[start]

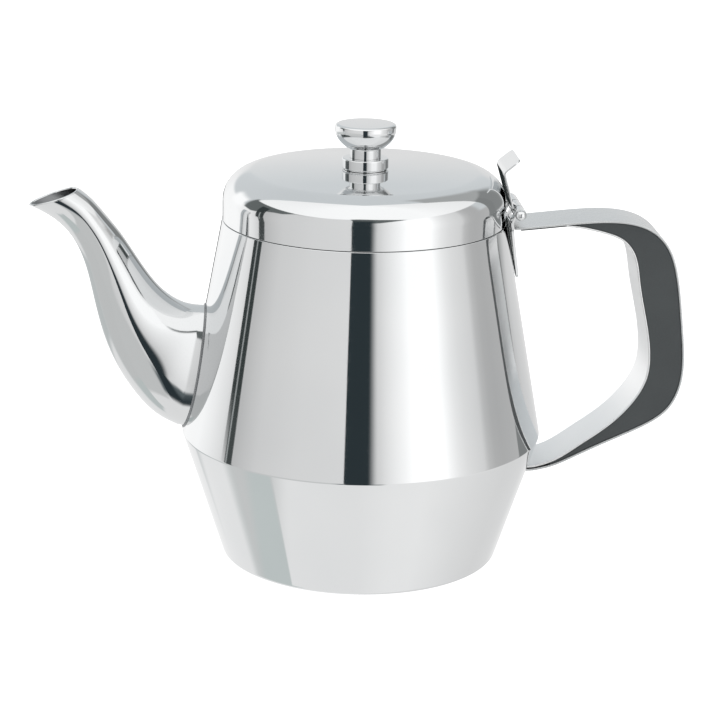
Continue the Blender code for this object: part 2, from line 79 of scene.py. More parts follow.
def high_of(node):
    """Highest corner of a CAD node, in millimetres."""
    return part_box(node)[1] / MM


# Body, with the heights and widths of the CAD shells
SHEET = 0.9
SHOULDER_RADIUS = 75.0
SHOULDER_Z = (high_of("lower_body").z + low_of("upper_body").z) / 2
SHOULDER_ROUND = 1.8
BASE_RADIUS = 57.5
BASE_ROUND = 2.5
BASE_RING_RADIUS = 49.0
BASE_RECESS = 0.5
RIM_RADIUS = 58.4
RIM_Z = 143.3
RIM_ROUND = 0.35
NECK_RADIUS = 55.4
NECK_TOP_Z = high_of("upper_body").z
EDGE_ROUND = 0.42

# Strainer holes behind the spout
HOLE_RADIUS = 2.5
HOLE_PITCH = 8.0
HOLE_ROWS_Z = (66.0, 73.0, 80.0, 87.0, 94.0)
HOLE_FEWEST = 2
HOLE_MARGIN = 6.0
HOLE_PUNCH_REACH = 5
HOLE_STEPS = 40

# Lid
SKIRT_RADIUS = high_of("lid_shell").x
SKIRT_LOW_Z = low_of("lid_shell").z - 0.1
HEM_ROUND = 0.2
LID_TOP_Z = high_of("lid_shell").z
LID_SHOULDER = 12.5
DOME_RADIUS = 1500.0

# Knob stack
KNOB_TOP_Z = high_of("knob").z
KNOB_LOW_Z = low_of("knob").z - 0.25
KNOB_RADIUS = high_of("knob").x
KNOB_FLAT_RADIUS = 11.2
KNOB_RIM_Z = 181.9
KNOB_NECK_RADIUS = 6.4
KNOB_NECK_Z = 173.7
KNOB_BOWL_FOOT_RADIUS = 8.2
KNOB_BOWL_POWER = 2.5
KNOB_COVE = 1.2
KNOB_BORE = 2.3
KNOB_BORE_TOP_Z = 177.7
KNOB_RIM_STEPS = 8
KNOB_BOWL_STEPS = 32
COLLAR_FOOT_RADIUS = 9.0
COLLAR_BEVEL = 0.6
COLLAR_FOOT_HEIGHT = 0.45
SCREW_RADIUS = 2.0
SCREW_HEAD_HEIGHT = 2.6
SLOT_SIZE = (12, 1, 2.4)

# Hinge
HINGE = Vector(frame["joints"][0]["pos_m"]) / MM
BARREL_HALF_LENGTH = 14.6
KNUCKLES = 5
KNUCKLE_GAP = 0.45
KNUCKLE_RADIUS = 2.5
KNUCKLE_BORE = 1.3
PIN_RADIUS = 1.2
PIN_HEAD_RADIUS = 2.25
PIN_HEAD_END = -38
LID_LEAF_PATH = ((60.2, 150.3), (58.6, 156.8), (56.3, 164.7), (62.5, 169.7))
LID_LEAF_THICKNESS = 0.8
LID_LEAF_HALF_WIDTH = 12.0
LID_LEAF_BEND = 1.6
LID_LEAF_PITCH = 0.35
TAB_CORNER = 2.6
BODY_CURL = (-70, 200)
BODY_WEB_ROOT = (0.1, 1.2)
BODY_WEB_DROP = 0.3
LID_CURL = (-160, 110)
LID_WEB_ROOT = ((0.5, 150.8), (0.1, 151.5))
TONGUE_GAP = 0.6
TONGUE_THICKNESS = 1.1
TONGUE_TOP_Z = 144.6
TONGUE_HALF_PLAN = ((0, 118.2), (2, 119.7), (9.5, 136.1), (12, 140.6), (BARREL_HALF_LENGTH, 142.6))

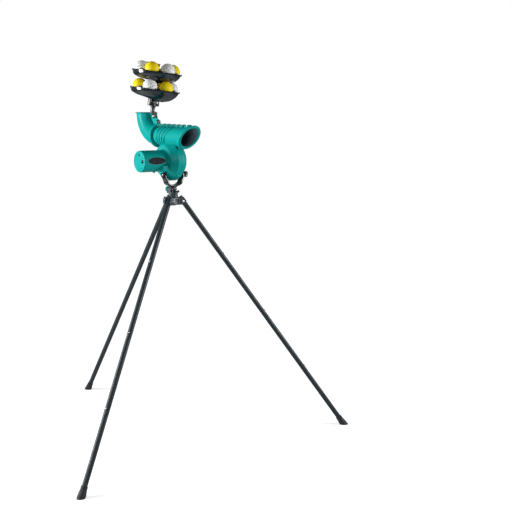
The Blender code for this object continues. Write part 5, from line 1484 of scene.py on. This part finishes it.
def make_lamp(name, azimuth, elevation, distance, size, power):
    """A rectangular soft light aimed at the machine's head."""
    data = bpy.data.lights.new(name, "AREA")
    data.shape = "RECTANGLE"
    data.size, data.size_y = size
    data.energy = power
    lamp = linked(name, data)
    turn, up = math.radians(azimuth), math.radians(elevation)
    away = Vector((math.cos(turn) * math.cos(up), math.sin(turn) * math.cos(up), math.sin(up)))
    target = Vector((TRIPOD_X, 0, LAMP_TARGET_Z))
    facing = away.to_track_quat("Z", "Y").to_matrix().to_4x4()
    lamp.matrix_world = Matrix.Translation(target + away * distance) @ facing


def make_camera():
    """The photograph's viewing angle and framing."""
    data = bpy.data.cameras.new("camera")
    data.sensor_width = CAMERA_SENSOR
    data.lens = CAMERA_FOCAL * CAMERA_SENSOR / CAMERA_FRAME
    camera = linked("camera", data)
    heading = math.radians(CAMERA_AZIMUTH) + math.pi + math.radians(CAMERA_YAW)
    pitch, roll = math.radians(CAMERA_PITCH), math.radians(CAMERA_ROLL)
    flat = math.cos(pitch)
    forward = Vector((flat * math.cos(heading), flat * math.sin(heading), math.sin(pitch)))
    level = Vector((math.sin(heading), -math.cos(heading), 0.0))
    right = math.cos(roll) * level + math.sin(roll) * level.cross(forward)
    axes = Matrix((right, right.cross(forward), -forward)).transposed().to_4x4()
    x, y = polar(CAMERA_REACH, CAMERA_AZIMUTH)
    camera.matrix_world = shift(TRIPOD_X + x, y, CAMERA_HEIGHT) @ axes
    bpy.context.scene.camera = camera


make_legs()
make_hub()
make_spindle()
make_swivel()
make_roll_clamp()
make_fork()
make_tilt_knobs()
make_shells()
make_wheel()
make_motor_case()
make_end_cap()
make_power_socket()
make_toggle()
make_case_plate()
make_elbow()
make_clamp_screw()
make_feeder_post()
make_foot_bolt()
make_gearbox()
make_trays()
make_column()
make_carousel()
make_balls()
for node, obj in frame["nodes"].items():
    if obj.data.materials:
        obj.data.materials[0] = MATERIALS[SLOT_OF[node]]

make_floor()
make_world()
for row in LAMPS:
    make_lamp(*row)
make_camera()
bpy.context.scene.view_settings.view_transform = "Standard"
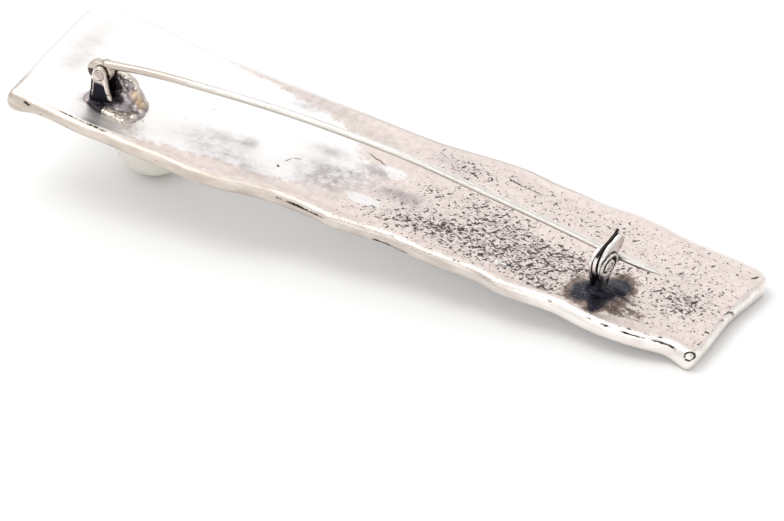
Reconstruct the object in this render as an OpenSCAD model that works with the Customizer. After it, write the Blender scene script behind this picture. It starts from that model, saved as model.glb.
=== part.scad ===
// Pearl bar brooch, lying as it comes to rest on a table: face down on its pearl, pin side up.
// A long wavy silver bar carries a hinge, a pin and a safety catch on its back.
// X runs along the bar away from the pearl, Y across it, and Z is up.
// The origin is the middle of the footprint, on the table.

/* [Bar] */
// Length of the bar
bar_len = 75.8; // [70:0.2:80]
// Mean width of the bar, which its edges wander about
bar_w = 18.3; // [17.5:0.1:20]
// Thickness at the pearl end
thick_left = 1.3; // [1.1:0.1:1.6]
// Thickness at the catch end
thick_right = 1.8; // [1.4:0.1:2.0]
// How far the rounded rim reaches in from the edge
rim = 0.65; // [0.45:0.05:0.85]
// Height of the hammered waves on both faces
wave = 0.08; // [0:0.02:0.12]

/* [Pearl] */
// Diameter of the pearl
pearl_d = 8.4; // [7.6:0.1:8.8]
// Distance from the pearl's middle to the near end of the bar
pearl_inset = 12.3; // [10:0.1:15]
// Radius of the peg that the pearl is set on
peg_r = 0.5; // [0.4:0.05:0.6]

/* [Pin] */
// Wire radius where the pin leaves the hinge
wire_r = 0.40; // [0.38:0.01:0.42]
// Wire radius along the straight end of the pin
tip_r = 0.34; // [0.30:0.01:0.36]
// Radius of the two rivet shafts
rivet_r = 0.40; // [0.34:0.01:0.42]
// Running clearance round each rivet
fit_gap = 0.04; // [0.02:0.01:0.05]

/* [Catch] */
// Thickness of each cheek of the catch
cheek_t = 0.45; // [0.40:0.01:0.50]
// Width of the slot that the latch turns in
slot_w = 0.62; // [0.58:0.01:0.66]
// Free space on each side of the latch in its slot
latch_gap = 0.11; // [0.08:0.01:0.13]

/* [Hidden] */
$fn = 48;

silver = [0.86, 0.83, 0.81];
bright_silver = [0.93, 0.92, 0.90];
pearl_colour = [0.90, 0.90, 0.84];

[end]

- **Prompt**
Select all lines with the word "this" from the entries above.

- **Written solution**
Continue the Blender code for this object: part 2, from line 79 of scene.py. More parts follow.
The Blender code for this object continues. Write part 5, from line 1484 of scene.py on. This part finishes it.
Reconstruct the object in this render as an OpenSCAD model that works with the Customizer. After it, write the Blender scene script behind this picture. It starts from that model, saved as model.glb.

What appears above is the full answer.